• [Instruction]: In the entries below, which lines run from the one containing "front_cover();" to the one containing "imported = [obj"? Copy exactly those lines, ends included, and no others.

• [Input records]:
--

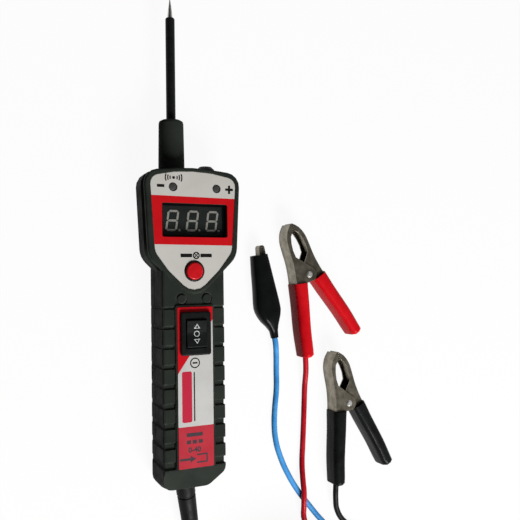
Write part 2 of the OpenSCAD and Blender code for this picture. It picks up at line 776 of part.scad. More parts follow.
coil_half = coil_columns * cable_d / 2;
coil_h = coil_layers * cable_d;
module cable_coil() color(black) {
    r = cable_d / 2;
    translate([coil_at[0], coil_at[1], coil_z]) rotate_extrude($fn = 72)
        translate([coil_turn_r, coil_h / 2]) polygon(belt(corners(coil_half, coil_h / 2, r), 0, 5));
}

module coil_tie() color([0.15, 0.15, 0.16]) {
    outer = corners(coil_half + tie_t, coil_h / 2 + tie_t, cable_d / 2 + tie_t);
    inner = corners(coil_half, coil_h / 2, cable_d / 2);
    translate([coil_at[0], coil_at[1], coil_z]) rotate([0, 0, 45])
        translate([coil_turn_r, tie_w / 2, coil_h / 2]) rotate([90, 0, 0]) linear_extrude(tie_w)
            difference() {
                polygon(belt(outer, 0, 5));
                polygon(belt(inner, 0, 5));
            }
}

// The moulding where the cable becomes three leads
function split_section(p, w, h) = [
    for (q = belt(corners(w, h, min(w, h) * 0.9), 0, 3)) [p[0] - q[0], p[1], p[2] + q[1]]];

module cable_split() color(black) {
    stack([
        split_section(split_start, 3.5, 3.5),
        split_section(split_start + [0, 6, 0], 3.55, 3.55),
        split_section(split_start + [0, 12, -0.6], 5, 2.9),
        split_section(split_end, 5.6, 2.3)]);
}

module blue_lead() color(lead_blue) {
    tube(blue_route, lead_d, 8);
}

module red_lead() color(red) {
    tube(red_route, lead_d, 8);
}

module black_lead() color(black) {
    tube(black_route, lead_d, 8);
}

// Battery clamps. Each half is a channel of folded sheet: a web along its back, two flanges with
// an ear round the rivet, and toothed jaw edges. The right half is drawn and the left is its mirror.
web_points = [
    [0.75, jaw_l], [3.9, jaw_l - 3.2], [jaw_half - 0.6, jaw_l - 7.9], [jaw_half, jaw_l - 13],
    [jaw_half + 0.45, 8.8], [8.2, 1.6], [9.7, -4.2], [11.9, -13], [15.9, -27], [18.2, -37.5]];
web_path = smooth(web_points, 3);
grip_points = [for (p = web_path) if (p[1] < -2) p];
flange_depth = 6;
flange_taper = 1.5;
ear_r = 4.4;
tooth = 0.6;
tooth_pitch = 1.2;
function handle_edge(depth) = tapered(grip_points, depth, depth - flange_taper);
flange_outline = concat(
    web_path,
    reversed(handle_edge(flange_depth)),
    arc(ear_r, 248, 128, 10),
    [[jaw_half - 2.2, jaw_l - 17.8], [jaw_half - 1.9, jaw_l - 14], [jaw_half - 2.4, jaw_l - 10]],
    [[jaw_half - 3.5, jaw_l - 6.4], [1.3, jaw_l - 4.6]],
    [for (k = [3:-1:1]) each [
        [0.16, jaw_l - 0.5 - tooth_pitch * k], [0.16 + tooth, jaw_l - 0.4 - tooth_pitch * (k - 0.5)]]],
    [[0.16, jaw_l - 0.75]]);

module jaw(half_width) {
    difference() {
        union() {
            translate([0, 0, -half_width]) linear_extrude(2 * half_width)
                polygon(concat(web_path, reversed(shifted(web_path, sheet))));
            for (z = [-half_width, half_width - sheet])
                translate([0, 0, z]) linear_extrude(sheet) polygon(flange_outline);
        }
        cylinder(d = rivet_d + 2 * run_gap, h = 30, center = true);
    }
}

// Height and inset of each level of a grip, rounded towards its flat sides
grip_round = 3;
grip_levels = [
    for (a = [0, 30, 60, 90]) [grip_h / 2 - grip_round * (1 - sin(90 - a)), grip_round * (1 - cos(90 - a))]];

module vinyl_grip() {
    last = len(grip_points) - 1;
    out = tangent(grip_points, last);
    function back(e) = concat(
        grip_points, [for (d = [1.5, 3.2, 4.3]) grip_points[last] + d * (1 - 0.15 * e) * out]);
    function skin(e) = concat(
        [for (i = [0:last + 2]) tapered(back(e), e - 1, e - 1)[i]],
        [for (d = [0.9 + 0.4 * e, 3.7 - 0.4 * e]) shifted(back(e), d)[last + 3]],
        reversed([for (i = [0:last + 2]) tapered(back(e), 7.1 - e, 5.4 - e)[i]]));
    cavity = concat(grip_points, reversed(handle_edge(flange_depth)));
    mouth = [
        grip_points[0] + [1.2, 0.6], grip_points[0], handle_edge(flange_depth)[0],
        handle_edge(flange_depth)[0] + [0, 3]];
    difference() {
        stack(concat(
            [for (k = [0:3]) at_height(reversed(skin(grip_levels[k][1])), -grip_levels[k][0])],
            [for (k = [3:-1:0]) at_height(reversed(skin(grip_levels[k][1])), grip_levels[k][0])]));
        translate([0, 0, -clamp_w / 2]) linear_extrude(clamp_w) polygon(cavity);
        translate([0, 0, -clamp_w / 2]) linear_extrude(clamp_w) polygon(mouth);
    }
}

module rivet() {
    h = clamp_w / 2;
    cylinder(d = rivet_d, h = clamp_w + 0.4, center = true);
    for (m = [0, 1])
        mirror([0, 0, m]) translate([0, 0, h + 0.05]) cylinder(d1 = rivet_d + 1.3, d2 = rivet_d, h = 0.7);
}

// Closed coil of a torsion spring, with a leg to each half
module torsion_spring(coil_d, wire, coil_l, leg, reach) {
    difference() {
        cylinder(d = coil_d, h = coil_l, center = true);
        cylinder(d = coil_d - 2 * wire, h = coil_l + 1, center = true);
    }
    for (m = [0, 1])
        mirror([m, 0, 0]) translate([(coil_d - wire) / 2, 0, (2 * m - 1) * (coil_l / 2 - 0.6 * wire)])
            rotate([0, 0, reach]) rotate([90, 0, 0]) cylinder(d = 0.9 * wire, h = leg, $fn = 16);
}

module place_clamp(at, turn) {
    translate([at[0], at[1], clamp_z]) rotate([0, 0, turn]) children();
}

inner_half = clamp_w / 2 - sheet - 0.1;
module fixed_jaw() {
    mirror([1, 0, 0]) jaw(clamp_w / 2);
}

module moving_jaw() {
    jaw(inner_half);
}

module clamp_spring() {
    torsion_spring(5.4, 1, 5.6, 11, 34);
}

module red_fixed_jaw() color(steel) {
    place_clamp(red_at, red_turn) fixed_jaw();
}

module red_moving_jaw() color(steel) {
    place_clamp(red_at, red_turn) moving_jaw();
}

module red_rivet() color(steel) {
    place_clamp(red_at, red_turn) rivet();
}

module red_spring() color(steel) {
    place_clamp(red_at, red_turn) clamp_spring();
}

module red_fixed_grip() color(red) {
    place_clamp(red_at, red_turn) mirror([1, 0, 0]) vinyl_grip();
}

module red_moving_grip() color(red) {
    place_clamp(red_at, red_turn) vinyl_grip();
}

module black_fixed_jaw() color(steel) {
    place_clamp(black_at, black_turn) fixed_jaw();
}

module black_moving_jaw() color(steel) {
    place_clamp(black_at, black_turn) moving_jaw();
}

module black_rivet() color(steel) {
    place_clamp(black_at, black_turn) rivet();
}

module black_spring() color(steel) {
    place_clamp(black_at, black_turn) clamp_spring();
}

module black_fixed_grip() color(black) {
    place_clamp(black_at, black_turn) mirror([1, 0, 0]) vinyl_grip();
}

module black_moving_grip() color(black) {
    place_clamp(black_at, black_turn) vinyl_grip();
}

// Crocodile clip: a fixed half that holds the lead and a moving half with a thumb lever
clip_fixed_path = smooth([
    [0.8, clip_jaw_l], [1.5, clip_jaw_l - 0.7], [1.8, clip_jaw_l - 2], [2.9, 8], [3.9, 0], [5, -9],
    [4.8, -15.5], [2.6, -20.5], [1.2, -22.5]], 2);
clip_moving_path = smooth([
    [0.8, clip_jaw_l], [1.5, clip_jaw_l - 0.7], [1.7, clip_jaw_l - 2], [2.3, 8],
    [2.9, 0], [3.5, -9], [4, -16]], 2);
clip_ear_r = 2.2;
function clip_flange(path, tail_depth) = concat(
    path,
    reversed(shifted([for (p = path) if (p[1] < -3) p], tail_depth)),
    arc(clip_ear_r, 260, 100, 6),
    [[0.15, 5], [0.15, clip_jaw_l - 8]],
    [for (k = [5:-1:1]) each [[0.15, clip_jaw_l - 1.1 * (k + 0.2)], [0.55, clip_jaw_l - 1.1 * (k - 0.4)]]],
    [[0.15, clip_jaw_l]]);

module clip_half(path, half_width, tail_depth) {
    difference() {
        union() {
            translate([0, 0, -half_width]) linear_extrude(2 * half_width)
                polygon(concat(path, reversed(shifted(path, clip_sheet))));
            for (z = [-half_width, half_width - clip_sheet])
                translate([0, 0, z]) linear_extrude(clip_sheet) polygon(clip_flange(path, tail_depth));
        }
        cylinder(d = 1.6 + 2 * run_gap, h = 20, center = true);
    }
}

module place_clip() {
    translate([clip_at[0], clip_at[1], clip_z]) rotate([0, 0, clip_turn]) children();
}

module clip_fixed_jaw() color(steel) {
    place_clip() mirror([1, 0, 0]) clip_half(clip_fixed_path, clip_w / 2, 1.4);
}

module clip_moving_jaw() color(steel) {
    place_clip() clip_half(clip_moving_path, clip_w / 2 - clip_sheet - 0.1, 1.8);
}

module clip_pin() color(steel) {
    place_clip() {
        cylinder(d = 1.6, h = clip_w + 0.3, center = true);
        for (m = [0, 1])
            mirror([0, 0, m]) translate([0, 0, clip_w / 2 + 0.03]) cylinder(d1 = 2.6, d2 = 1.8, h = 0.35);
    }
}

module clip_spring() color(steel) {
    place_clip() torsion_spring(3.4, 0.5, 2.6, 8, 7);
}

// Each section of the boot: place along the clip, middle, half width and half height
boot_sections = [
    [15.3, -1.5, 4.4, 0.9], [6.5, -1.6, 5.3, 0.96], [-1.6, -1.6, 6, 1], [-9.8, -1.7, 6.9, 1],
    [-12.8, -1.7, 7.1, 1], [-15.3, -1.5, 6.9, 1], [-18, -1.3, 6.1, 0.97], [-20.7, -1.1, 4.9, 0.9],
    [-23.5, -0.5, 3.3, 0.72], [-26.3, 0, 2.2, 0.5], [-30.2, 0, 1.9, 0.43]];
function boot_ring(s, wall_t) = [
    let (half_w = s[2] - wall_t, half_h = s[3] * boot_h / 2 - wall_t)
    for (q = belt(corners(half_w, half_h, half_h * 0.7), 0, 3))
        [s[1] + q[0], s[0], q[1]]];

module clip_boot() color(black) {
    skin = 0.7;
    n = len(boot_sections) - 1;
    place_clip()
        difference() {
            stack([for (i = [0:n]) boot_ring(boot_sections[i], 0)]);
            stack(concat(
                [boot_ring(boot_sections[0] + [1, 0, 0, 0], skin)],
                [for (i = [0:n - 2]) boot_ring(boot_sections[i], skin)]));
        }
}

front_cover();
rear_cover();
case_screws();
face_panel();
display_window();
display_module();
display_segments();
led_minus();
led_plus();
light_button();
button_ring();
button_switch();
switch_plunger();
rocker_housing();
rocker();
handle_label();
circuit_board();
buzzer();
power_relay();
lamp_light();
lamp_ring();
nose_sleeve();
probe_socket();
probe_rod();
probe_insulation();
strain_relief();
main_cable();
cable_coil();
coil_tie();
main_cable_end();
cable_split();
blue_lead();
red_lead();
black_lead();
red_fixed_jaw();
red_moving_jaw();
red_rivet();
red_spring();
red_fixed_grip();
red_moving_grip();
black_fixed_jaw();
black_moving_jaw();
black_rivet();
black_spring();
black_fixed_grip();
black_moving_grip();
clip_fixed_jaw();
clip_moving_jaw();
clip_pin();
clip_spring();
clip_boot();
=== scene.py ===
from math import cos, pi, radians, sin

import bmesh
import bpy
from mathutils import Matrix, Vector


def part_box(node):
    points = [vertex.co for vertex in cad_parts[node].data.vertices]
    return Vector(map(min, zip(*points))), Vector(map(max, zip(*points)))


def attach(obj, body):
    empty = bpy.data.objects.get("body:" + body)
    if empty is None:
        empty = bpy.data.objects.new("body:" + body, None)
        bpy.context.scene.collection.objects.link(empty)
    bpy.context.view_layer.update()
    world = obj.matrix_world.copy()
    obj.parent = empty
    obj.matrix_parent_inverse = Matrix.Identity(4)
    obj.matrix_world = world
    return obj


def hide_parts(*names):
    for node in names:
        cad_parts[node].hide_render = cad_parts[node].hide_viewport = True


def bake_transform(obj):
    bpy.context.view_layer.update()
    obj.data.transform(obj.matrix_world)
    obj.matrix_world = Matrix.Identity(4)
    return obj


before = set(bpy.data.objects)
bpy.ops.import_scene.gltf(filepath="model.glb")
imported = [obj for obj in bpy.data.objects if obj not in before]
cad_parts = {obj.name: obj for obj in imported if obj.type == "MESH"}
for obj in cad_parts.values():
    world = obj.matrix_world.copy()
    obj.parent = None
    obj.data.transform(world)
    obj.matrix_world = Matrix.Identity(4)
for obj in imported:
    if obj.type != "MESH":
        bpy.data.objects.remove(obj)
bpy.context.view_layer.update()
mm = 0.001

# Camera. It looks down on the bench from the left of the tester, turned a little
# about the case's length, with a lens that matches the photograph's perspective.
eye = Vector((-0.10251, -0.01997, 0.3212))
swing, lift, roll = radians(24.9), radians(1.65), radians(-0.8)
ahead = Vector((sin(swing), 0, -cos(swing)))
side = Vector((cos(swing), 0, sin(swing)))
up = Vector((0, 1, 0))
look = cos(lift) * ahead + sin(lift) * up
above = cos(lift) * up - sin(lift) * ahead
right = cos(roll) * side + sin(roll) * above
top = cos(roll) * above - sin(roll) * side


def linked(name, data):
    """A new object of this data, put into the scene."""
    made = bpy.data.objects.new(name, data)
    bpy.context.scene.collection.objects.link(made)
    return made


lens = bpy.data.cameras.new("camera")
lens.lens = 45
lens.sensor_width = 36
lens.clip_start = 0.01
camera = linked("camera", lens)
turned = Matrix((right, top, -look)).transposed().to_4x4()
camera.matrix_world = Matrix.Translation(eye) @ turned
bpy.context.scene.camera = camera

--

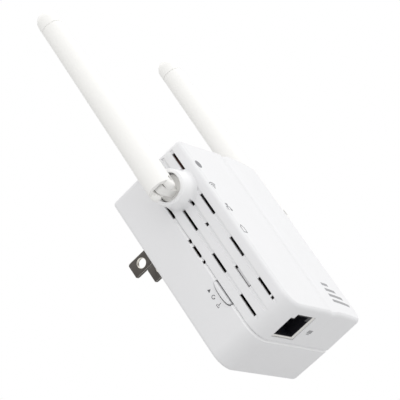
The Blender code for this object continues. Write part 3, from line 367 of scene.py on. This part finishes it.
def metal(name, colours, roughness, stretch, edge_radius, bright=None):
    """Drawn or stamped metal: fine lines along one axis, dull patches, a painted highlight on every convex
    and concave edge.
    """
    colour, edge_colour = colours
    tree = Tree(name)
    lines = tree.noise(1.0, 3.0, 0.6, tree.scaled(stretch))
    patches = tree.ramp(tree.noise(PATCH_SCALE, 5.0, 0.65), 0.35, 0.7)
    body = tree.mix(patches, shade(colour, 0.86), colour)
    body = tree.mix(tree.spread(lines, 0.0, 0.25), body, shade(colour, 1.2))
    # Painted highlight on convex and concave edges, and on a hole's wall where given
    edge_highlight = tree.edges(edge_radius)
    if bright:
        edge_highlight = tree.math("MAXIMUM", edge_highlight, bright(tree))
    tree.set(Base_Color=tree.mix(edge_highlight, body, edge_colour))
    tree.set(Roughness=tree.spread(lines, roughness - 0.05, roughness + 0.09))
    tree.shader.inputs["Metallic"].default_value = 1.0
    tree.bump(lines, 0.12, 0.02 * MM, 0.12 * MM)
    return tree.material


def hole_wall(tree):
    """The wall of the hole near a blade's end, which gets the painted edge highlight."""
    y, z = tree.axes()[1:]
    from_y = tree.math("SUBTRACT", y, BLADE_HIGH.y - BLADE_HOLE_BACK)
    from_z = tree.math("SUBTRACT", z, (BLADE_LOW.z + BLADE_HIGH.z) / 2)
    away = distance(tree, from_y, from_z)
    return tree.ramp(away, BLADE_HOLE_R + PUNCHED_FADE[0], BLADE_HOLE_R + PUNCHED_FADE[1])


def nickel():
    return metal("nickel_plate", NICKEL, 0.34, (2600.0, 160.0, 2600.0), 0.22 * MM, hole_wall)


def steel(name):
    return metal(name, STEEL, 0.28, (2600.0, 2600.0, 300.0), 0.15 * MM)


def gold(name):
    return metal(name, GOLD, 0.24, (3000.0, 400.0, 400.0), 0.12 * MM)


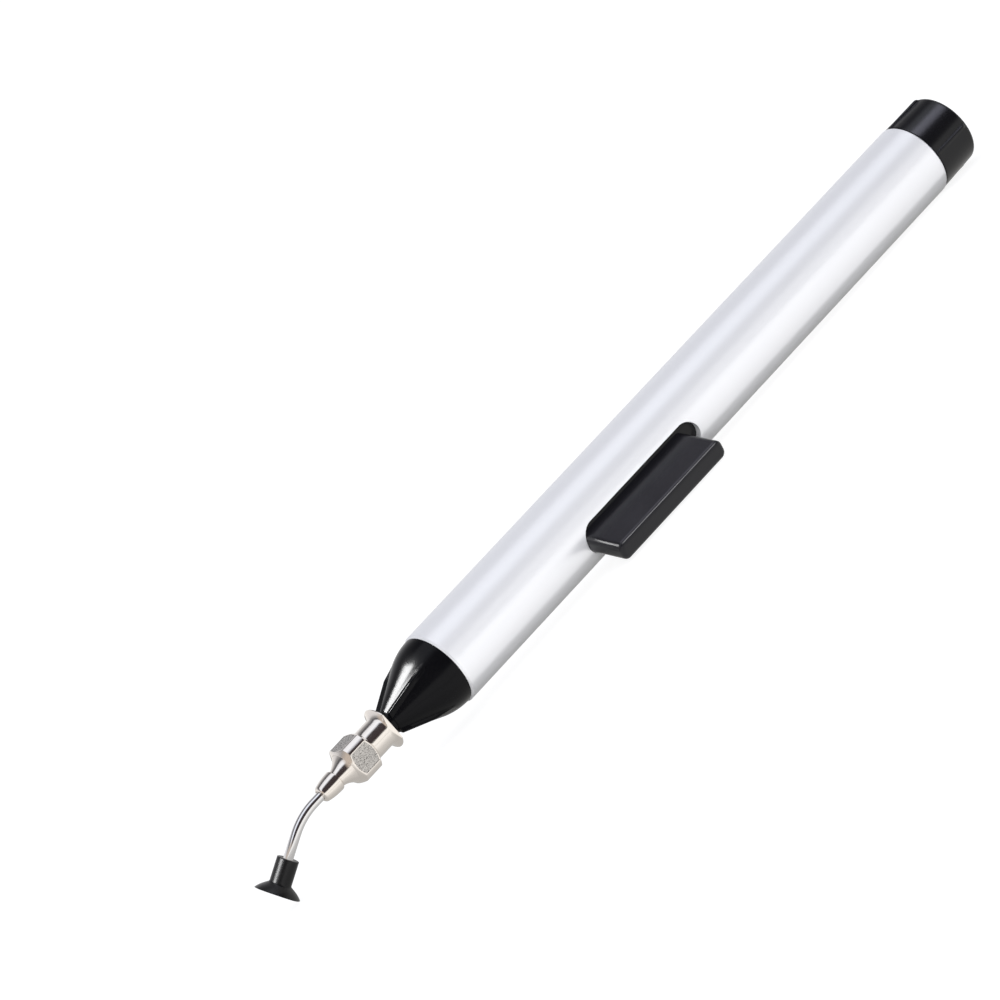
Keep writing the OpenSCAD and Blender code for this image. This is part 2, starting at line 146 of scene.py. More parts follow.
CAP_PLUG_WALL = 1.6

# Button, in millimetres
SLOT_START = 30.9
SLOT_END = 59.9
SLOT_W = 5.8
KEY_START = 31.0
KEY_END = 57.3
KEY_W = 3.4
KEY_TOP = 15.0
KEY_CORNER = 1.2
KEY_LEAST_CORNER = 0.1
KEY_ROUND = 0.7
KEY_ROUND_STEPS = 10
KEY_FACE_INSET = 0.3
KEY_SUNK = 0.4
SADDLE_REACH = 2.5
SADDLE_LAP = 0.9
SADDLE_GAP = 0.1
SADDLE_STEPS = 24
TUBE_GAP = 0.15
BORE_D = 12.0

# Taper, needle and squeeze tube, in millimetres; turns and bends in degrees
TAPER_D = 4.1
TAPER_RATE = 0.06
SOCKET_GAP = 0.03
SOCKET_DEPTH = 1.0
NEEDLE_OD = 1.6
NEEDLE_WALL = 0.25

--

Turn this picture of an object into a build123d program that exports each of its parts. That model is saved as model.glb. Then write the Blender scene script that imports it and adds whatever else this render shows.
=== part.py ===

--

• [Final result]:
front_cover();
rear_cover();
case_screws();
face_panel();
display_window();
display_module();
display_segments();
led_minus();
led_plus();
light_button();
button_ring();
button_switch();
switch_plunger();
rocker_housing();
rocker();
handle_label();
circuit_board();
buzzer();
power_relay();
lamp_light();
lamp_ring();
nose_sleeve();
probe_socket();
probe_rod();
probe_insulation();
strain_relief();
main_cable();
cable_coil();
coil_tie();
main_cable_end();
cable_split();
blue_lead();
red_lead();
black_lead();
red_fixed_jaw();
red_moving_jaw();
red_rivet();
red_spring();
red_fixed_grip();
red_moving_grip();
black_fixed_jaw();
black_moving_jaw();
black_rivet();
black_spring();
black_fixed_grip();
black_moving_grip();
clip_fixed_jaw();
clip_moving_jaw();
clip_pin();
clip_spring();
clip_boot();
=== scene.py ===
from math import cos, pi, radians, sin

import bmesh
import bpy
from mathutils import Matrix, Vector


def part_box(node):
    points = [vertex.co for vertex in cad_parts[node].data.vertices]
    return Vector(map(min, zip(*points))), Vector(map(max, zip(*points)))


def attach(obj, body):
    empty = bpy.data.objects.get("body:" + body)
    if empty is None:
        empty = bpy.data.objects.new("body:" + body, None)
        bpy.context.scene.collection.objects.link(empty)
    bpy.context.view_layer.update()
    world = obj.matrix_world.copy()
    obj.parent = empty
    obj.matrix_parent_inverse = Matrix.Identity(4)
    obj.matrix_world = world
    return obj


def hide_parts(*names):
    for node in names:
        cad_parts[node].hide_render = cad_parts[node].hide_viewport = True


def bake_transform(obj):
    bpy.context.view_layer.update()
    obj.data.transform(obj.matrix_world)
    obj.matrix_world = Matrix.Identity(4)
    return obj


before = set(bpy.data.objects)
bpy.ops.import_scene.gltf(filepath="model.glb")
imported = [obj for obj in bpy.data.objects if obj not in before]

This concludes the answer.